• _Set exercise_:
Copy all lines in which the word "bending" can be found.

── Given entries ──

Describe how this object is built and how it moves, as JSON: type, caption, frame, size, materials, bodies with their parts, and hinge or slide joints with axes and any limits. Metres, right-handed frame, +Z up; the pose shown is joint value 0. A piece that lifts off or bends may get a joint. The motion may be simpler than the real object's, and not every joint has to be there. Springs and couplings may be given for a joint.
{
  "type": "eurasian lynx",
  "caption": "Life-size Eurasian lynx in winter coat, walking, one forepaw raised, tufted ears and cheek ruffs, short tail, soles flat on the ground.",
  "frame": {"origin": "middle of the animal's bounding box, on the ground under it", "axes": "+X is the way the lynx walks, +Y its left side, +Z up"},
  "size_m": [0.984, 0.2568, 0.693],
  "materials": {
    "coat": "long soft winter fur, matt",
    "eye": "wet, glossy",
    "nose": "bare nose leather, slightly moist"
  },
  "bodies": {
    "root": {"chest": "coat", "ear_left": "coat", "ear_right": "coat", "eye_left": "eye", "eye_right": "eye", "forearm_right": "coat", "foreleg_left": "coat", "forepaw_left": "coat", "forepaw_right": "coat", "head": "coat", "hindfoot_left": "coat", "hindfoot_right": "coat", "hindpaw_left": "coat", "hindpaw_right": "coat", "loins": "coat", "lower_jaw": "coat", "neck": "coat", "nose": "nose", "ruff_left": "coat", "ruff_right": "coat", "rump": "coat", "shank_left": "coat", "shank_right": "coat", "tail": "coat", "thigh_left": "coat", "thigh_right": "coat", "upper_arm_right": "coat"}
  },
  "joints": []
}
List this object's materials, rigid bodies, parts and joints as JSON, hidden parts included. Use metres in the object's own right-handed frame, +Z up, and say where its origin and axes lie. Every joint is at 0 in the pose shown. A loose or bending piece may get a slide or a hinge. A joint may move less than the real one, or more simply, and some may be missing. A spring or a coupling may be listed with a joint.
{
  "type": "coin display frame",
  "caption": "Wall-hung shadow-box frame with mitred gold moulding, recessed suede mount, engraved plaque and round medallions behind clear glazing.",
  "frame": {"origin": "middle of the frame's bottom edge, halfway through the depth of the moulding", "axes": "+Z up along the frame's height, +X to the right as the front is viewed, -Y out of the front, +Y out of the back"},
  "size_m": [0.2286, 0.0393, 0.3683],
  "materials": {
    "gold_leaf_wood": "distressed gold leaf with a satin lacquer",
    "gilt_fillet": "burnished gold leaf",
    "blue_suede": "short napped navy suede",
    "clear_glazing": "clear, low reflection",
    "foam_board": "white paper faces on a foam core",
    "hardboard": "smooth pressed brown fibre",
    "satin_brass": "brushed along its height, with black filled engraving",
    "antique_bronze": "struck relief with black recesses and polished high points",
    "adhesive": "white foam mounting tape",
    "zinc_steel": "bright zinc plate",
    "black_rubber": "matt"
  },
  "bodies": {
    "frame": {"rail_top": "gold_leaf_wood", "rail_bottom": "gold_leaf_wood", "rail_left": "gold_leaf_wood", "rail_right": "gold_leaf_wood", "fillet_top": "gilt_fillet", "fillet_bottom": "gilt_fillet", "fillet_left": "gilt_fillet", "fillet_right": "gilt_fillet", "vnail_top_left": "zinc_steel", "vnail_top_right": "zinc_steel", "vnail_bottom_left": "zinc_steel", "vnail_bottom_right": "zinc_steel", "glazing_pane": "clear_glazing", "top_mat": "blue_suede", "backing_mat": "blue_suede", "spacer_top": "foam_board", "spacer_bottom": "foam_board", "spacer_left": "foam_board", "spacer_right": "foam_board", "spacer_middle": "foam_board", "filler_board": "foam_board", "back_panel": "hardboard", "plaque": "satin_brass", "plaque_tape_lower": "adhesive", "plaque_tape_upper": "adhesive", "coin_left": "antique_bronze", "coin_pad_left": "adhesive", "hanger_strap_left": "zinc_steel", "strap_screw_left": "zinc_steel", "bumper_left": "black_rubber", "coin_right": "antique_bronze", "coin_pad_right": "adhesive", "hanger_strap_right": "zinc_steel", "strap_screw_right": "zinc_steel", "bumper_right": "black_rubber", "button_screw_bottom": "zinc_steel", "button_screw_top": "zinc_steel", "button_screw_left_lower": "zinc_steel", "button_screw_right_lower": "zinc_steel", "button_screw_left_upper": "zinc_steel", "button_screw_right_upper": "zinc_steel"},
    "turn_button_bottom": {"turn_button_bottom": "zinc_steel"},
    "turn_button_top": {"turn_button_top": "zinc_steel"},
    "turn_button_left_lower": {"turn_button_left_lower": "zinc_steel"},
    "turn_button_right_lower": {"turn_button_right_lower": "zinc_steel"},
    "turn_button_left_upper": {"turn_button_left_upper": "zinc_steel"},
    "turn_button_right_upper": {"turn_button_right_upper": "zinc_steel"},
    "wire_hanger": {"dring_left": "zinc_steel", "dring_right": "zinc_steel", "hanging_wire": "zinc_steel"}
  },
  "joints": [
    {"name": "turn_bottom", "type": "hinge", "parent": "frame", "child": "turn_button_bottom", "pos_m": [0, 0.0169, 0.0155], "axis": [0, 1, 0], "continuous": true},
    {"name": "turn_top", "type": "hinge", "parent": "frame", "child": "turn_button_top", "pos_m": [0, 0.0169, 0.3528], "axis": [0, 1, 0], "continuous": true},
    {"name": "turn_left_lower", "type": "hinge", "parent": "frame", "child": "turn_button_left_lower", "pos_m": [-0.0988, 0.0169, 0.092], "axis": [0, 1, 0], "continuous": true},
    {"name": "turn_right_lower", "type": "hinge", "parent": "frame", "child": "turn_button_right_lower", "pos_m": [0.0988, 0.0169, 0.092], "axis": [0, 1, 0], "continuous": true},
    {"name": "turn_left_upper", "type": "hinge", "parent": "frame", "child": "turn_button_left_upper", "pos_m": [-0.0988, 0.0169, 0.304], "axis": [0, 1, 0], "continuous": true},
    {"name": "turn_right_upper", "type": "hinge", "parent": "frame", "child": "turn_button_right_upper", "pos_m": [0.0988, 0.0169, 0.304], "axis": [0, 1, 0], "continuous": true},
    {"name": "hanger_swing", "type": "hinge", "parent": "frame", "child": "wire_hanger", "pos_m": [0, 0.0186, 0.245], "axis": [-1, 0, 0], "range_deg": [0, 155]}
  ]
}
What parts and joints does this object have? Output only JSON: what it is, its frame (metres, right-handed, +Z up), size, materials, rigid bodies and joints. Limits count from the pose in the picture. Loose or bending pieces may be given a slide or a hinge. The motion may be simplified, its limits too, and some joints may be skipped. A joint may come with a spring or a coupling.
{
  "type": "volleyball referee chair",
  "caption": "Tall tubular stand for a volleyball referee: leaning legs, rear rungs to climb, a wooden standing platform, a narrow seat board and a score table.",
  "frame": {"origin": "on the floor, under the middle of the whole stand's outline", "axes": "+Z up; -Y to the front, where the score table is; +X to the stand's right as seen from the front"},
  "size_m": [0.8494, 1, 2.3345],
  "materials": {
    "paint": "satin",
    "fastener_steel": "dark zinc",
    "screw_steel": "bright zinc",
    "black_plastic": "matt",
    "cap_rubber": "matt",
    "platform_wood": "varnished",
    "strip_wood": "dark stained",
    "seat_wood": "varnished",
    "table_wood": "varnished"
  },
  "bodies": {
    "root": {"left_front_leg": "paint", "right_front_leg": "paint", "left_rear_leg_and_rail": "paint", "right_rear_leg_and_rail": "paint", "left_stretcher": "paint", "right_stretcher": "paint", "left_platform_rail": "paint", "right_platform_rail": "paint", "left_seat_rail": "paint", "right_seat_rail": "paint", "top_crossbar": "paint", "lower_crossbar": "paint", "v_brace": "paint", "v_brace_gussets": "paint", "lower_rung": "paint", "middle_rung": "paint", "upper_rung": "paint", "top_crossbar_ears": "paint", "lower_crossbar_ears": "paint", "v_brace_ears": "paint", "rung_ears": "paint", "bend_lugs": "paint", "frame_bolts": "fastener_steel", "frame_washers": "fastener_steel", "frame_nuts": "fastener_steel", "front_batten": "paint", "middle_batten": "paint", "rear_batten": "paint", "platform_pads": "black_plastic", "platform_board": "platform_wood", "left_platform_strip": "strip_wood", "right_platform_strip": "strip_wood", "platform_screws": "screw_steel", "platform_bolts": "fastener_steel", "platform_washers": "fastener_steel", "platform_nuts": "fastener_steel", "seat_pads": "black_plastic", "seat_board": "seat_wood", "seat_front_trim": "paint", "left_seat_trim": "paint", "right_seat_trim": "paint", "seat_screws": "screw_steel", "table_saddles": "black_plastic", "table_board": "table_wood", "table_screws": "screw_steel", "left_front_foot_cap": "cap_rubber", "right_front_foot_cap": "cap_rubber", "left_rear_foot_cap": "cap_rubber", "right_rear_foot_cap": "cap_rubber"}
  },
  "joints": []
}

───

• _Full solution_:
List this object's materials, rigid bodies, parts and joints as JSON, hidden parts included. Use metres in the object's own right-handed frame, +Z up, and say where its origin and axes lie. Every joint is at 0 in the pose shown. A loose or bending piece may get a slide or a hinge. A joint may move less than the real one, or more simply, and some may be missing. A spring or a coupling may be listed with a joint.
What parts and joints does this object have? Output only JSON: what it is, its frame (metres, right-handed, +Z up), size, materials, rigid bodies and joints. Limits count from the pose in the picture. Loose or bending pieces may be given a slide or a hinge. The motion may be simplified, its limits too, and some joints may be skipped. A joint may come with a spring or a coupling.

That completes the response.